FIGS. 9 and 10 of the drawing show a reverse arrangement of the 
superchargers as compared to FIGS. 3 to 6. In FIGS. 9 and 10, the two 
exhaust-driven superchargers 22, 24 are arranged following the compressor 
50. With respect to the arrangement in series and in parallel, the same 
variations are possible as those shown in FIGS. 3 to 6. In principle, the 
arrangement of FIG. 9 corresponds to that of FIG. 5 and the arrangement of 
FIG. 10 corresponds to that of FIG. 4. Not illustrated are the 
arrangements corresponding to the arrangement of FIG. 3, i.e., drive sides 
in series and compressor sides in parallel, and the arrangement of FIG. 6, 
i.e., drive sides in parallel and compressor sides in series. 
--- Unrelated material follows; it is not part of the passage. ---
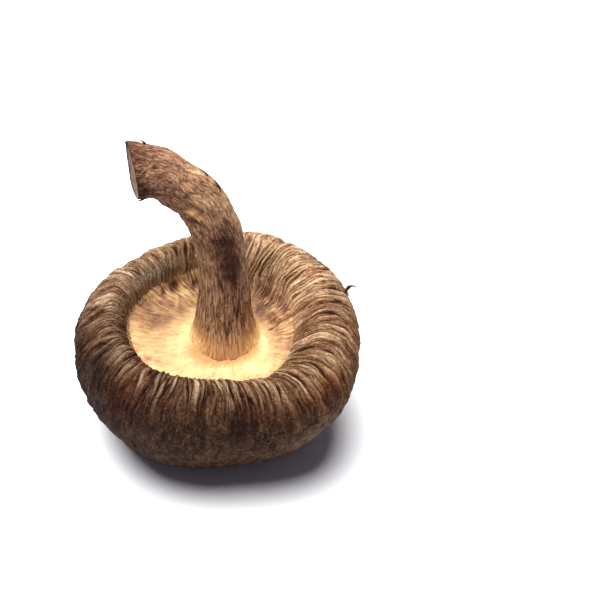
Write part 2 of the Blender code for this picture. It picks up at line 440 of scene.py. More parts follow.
@dataclass(frozen=True)
class DriedSkin(Finish):
    """Shiitake cap skin, air dried: leathery, matt, dark in its creases and tan on its ridges, partly its own
    colour and partly painted shade in the creases and painted highlight on the ridges.
    """

    tones: tuple[tuple[float, str], ...] = (
        (0.0, "#241008"), (0.15, "#351B10"), (0.27, "#4A2B17"), (0.41, "#65442B"), (0.55, "#7C5D42"),
        (0.68, "#957758"), (0.82, "#B69775"), (1.0, "#DDC09C"))
    inner: tuple[tuple[float, str], ...] = (
        (0.0, "#3A2418"), (0.35, "#6E4E3A"), (0.6, "#997459"), (0.8, "#BC9474"), (1.0, "#DCB68F"))
    rust: str = "#E0AE98"
    cool: str = "#BBC6DC"
    olive: str = "#DCD8BC"

    def material(self) -> bpy.types.Material:
        """Build the node tree and return the material."""
        material, tree, shader = self.start()
        flow = self.mark(tree, "flow", vector=True)
        low, contrast = self.mark(tree, "low"), self.mark(tree, "contrast")
        main, ridge, second, strand, net, _ = self.wrinkles(tree, (0.13, 0.13, 0.12))
        wavy = self.wavy(tree, flow, 1.8, 0.5)
        streaks = self.noise(tree, wavy, 0.24, 3.6)
        patches = self.noise(tree, wavy, 1.3, 1.6, 3)
        grain = self.noise(tree, flow, 0.15, 1.6, 2)
        tint = self.noise(tree, flow, 2.6, 1.6, 3)
        long_cracks = self.cracks(tree, wavy, 0.4, 9, 0.055)
        short_cracks = self.cracks(tree, wavy, 0.75, 1.3, 0.05, 3)
        nodules = self.fit(tree, self.noise(tree, wavy, 0.36, 1.5, 2), 0.4, 0.6)
        upper = self.fit(tree, low, 0, 1, 1, 0)
        broken = self.fit(tree, patches, 0.38, 0.54)
        lined = self.times(tree, self.times(tree, long_cracks, upper), broken)
        netted = self.times(tree, short_cracks, self.fit(tree, low, 0, 1, 0.2, 1))
        blotchy = self.times(tree, self.weigh(tree, -0.5, [(patches, 1.0)]),
                             self.fit(tree, low, 0, 1, 0.25, 0.7))
        # Ridges lighter and grooves darker: partly the skin's own colour, partly painted highlight on the
        # ridges and painted shade in the grooves.
        pleats_tint_and_shade = self.weigh(tree, -0.1, [(ridge, 0.24), (strand, 0.14), (main, -0.3), (second, -0.17)])
        tone = self.weigh(tree, self.mark(tree, "tone"), [
            (streaks, 0.36), (grain, 0.3), (nodules, 0.13), (1.0, -0.38), (blotchy, 1.0),
            (self.times(tree, pleats_tint_and_shade, contrast), 1.0), (net, -0.15), (lined, -0.18), (netted, -0.15)])
        base = fill_ramp(add(tree, "ShaderNodeValToRGB", {"Fac": tone}), self.tones)
        inner = fill_ramp(add(tree, "ShaderNodeValToRGB", {"Fac": tone}), self.inner)
        base = self.mix(tree, self.mark(tree, "inner"), base, inner)
        rusts = self.weigh(tree, self.mark(tree, "rust"), [(self.fit(tree, tint, 0.5, 0.66), 0.35)])
        rusty = self.mix(tree, rusts, base, self.rust, "MULTIPLY")
        mossy = self.mix(tree, self.fit(tree, tint, 0.48, 0.34, 0.0, 0.65), rusty, self.olive, "MULTIPLY")
        cooled = self.mix(tree, self.mark(tree, "cool"), mossy, self.cool, "MULTIPLY")
        tree.links.new(cooled, shader.inputs["Base Color"])
        shader.inputs["Specular IOR Level"].default_value = 0.12
        height = self.weigh(tree, 0.0, [(streaks, 0.6), (grain, 0.35), (nodules, 0.45), (lined, -0.5),
                                        (netted, -0.5), (main, -0.5), (second, -0.4)])
        bump = add(tree, "ShaderNodeBump", {"Height": height, "Strength": 0.8, "Distance": 0.2 * MM})
        tree.links.new(bump.outputs[0], shader.inputs["Normal"])
        return material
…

FIG. 11 of the drawing shows together with FIG. 11A a further development 
of the invention in which three exhaust-driven superchargers 21, 22, 23 
are provided. In this arrangement, two superchargers 21, 23 are arranged 
in parallel and in front of the compressor 50 and one supercharger 22 is 
arranged following the compressor 50. In order to be complete, it is 
pointed out that, similar to the examples described above, corresponding 
variations are possible, depending on whether a connection in series or in 
parallel is provided and how the exhaust gas flow is conducted and 
divided. Further combinations of three and more superchargers are 
possible. However, these combinations are not illustrated because they are 
not required for a better understanding of the invention. 
It should be understood that the preferred embodiments and examples 
described are for illustrative purposes only and are not to be construed 
as limiting the scope of the present invention which is properly 
delineated only in the appended claims.